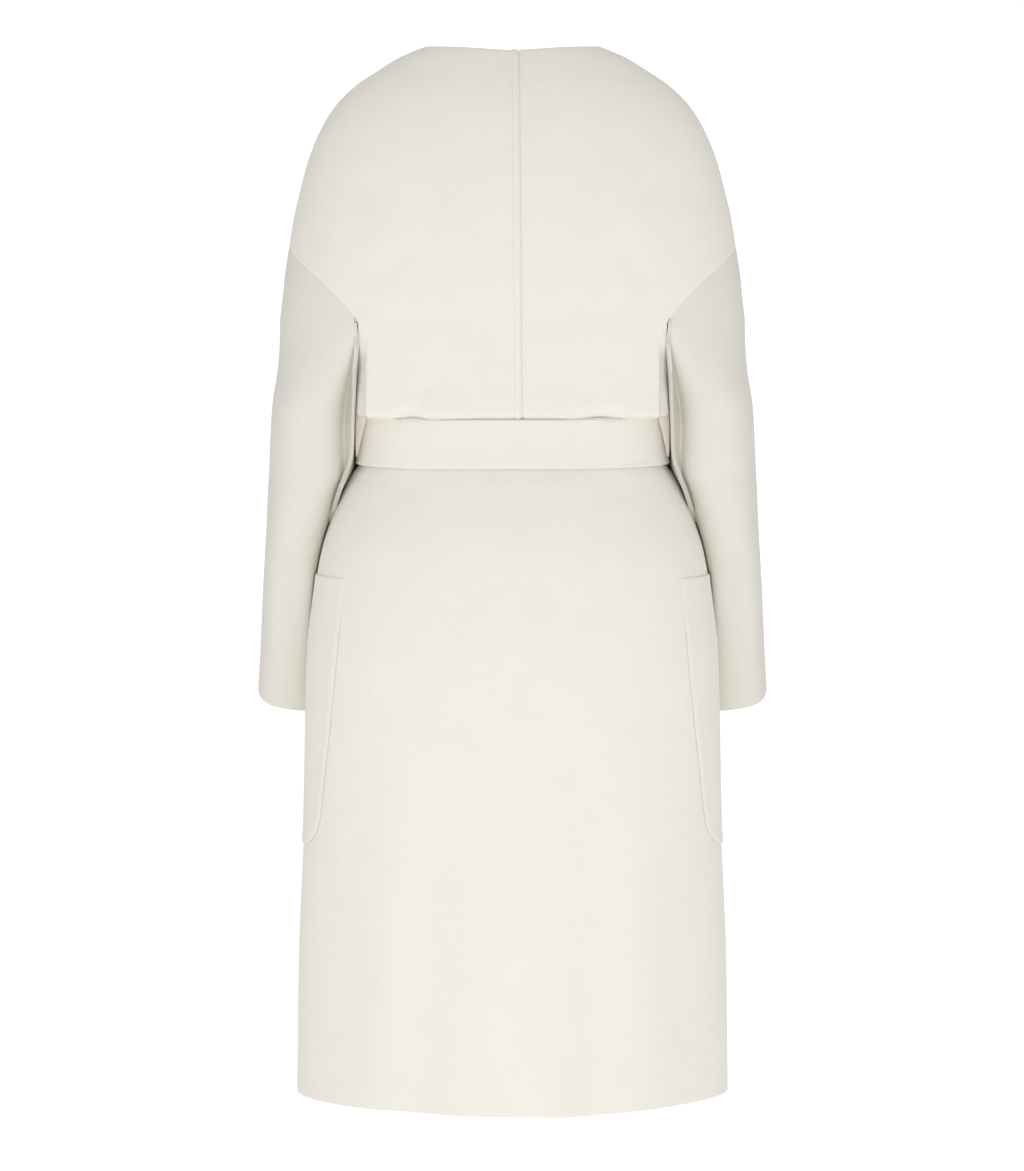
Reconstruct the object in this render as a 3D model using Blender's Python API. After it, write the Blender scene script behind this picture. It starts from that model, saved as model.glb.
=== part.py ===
"""Belted wrap coat of double-faced wool, standing open in the shape it has when worn.

The coat's fronts face -Y and its back +Y, and +X is the wearer's left.  The origin is the
centre of the neck opening, level with the shoulder seams.  Sizes are in millimetres and
angles in degrees; the meshes are made in metres.

Above the underarm the coat is one wide ring round chest and upper arms.  Below it the ring
divides into a body ring and two sleeve rings.  Every cloth piece is a grid of points on those
rings, given a wall inwards.
"""
import math
from collections import namedtuple

import bpy
import bmesh
from mathutils import Vector

MM = 0.001

# Cloth and seams
CLOTH = 2.6             # double-faced wool
SEAM_GAP = 0.3          # clearance between pieces that are sewn together
LAP_STEP = CLOTH + 1.7  # how far the under front lies inside the over front
POCKET_STEP = CLOTH + 1.0   # how far a pocket's face stands out from the cloth under it
FACET_SPARE = 0.05      # added to half a seam's gap, so that flat facets keep the gap too

# Heights
NECK = 0.0
UNDERARM = -284.0
WAIST_SEAM = -412.0
HEM = -1097.0
NECK_DIP = 4.5          # the neckline's middle lies this far below the shoulder seams
NECK_DIP_REACH = 70.0   # and the dip has gone this far down the back

# Belt
BELT_TOP = -388.0
BELT_BOTTOM = -436.0
BELT_THICK = 4.0
BELT_GAP = 1.0
BELT_GRIP = 4.0         # the belt keeps the coat's girth from this far inside its edges

# Seam down the middle of the upper back, a little to the wearer's right
BACK_SEAM_X_NECK = -7.0
BACK_SEAM_X_WAIST = -10.0

Section = namedtuple("Section", "z side back front power front_power middle")

# Rings round chest and upper arms, shoulders to underarm
WIDE_RINGS = [
    #       z      side   back  front power front_power middle
    Section(0,     89.0,  48,   44,   2.2,  2.2,        4),
    Section(-3,    97.5,  52,   48,   2.2,  2.2,        3),
    Section(-12,   118.5, 59,   56,   2.2,  2.2,        2),
    Section(-24,   138.0, 67,   65,   2.2,  2.2,        1),
    Section(-41,   163.5, 77,   75,   2.2,  2.2,        0),
    Section(-62,   184.5, 86,   85,   2.25, 2.25,       0),
    Section(-83,   198.0, 93,   92,   2.3,  2.3,        0),
    Section(-117,  212.5, 101,  102,  2.35, 2.35,       0),
    Section(-148,  221.0, 106,  111,  2.4,  2.4,        0),
    Section(-180,  228.5, 109,  118,  2.5,  2.5,        0),
    Section(-211,  233.5, 110,  123,  2.6,  2.6,        0),
    Section(-243,  238.5, 110,  127,  2.7,  2.65,       0),
    Section(-284,  243.0, 108,  128,  2.8,  2.7,        0),
]

# Rings round the body alone, underarm to hem
BODY_RINGS = [
    #       z      side   back  front power front_power middle
    Section(-284,  160.0, 108,  128,  6.0,  6.0,        0),
    Section(-305,  158.5, 108,  127,  5.0,  4.6,        0),
    Section(-330,  157.5, 107,  126,  4.2,  3.8,        0),
    Section(-358,  158.5, 107,  124,  3.5,  3.2,        0),
    Section(-374,  160.5, 108,  124,  3.0,  2.9,        0),
    Section(-381,  159.0, 107,  122,  2.8,  2.7,        0),
    Section(-387,  151.5, 103,  118,  2.7,  2.6,        0),
    Section(-412,  153.0, 101,  116,  2.6,  2.5,        0),
    Section(-434,  156.5, 103,  117,  2.5,  2.4,        0),
    Section(-442,  163.0, 107,  119,  2.45, 2.3,        1),
    Section(-450,  169.0, 112,  122,  2.4,  2.25,       3),
    Section(-465,  176.5, 118,  126,  2.35, 2.2,        6),
    Section(-500,  191.0, 131,  134,  2.3,  2.1,        14),
    Section(-520,  198.5, 137,  138,  2.25, 2.05,       18),
    Section(-545,  203.5, 142,  141,  2.2,  2.0,        22),
    Section(-580,  208.0, 147,  144,  2.15, 2.0,        25),
    Section(-630,  213.5, 152,  148,  2.1,  2.0,        26),
    Section(-690,  215.5, 156,  152,  2.0,  2.0,        26),
    Section(-740,  216.5, 158,  154,  1.95, 2.0,        25),
    Section(-800,  218.0, 160,  156,  1.9,  1.95,       22),
    Section(-870,  221.5, 163,  159,  1.85, 1.9,        18),
    Section(-950,  225.0, 166,  162,  1.8,  1.85,       14),
    Section(-1097, 227.5, 173,  168,  1.75, 1.8,        8),
]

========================

WORK INSTRUCTIONS:
Where a line contains "this", copy that line.

TASK RESULT:
Reconstruct the object in this render as a 3D model using Blender's Python API. After it, write the Blender scene script behind this picture. It starts from that model, saved as model.glb.
NECK_DIP = 4.5          # the neckline's middle lies this far below the shoulder seams
NECK_DIP_REACH = 70.0   # and the dip has gone this far down the back
BELT_GRIP = 4.0         # the belt keeps the coat's girth from this far inside its edges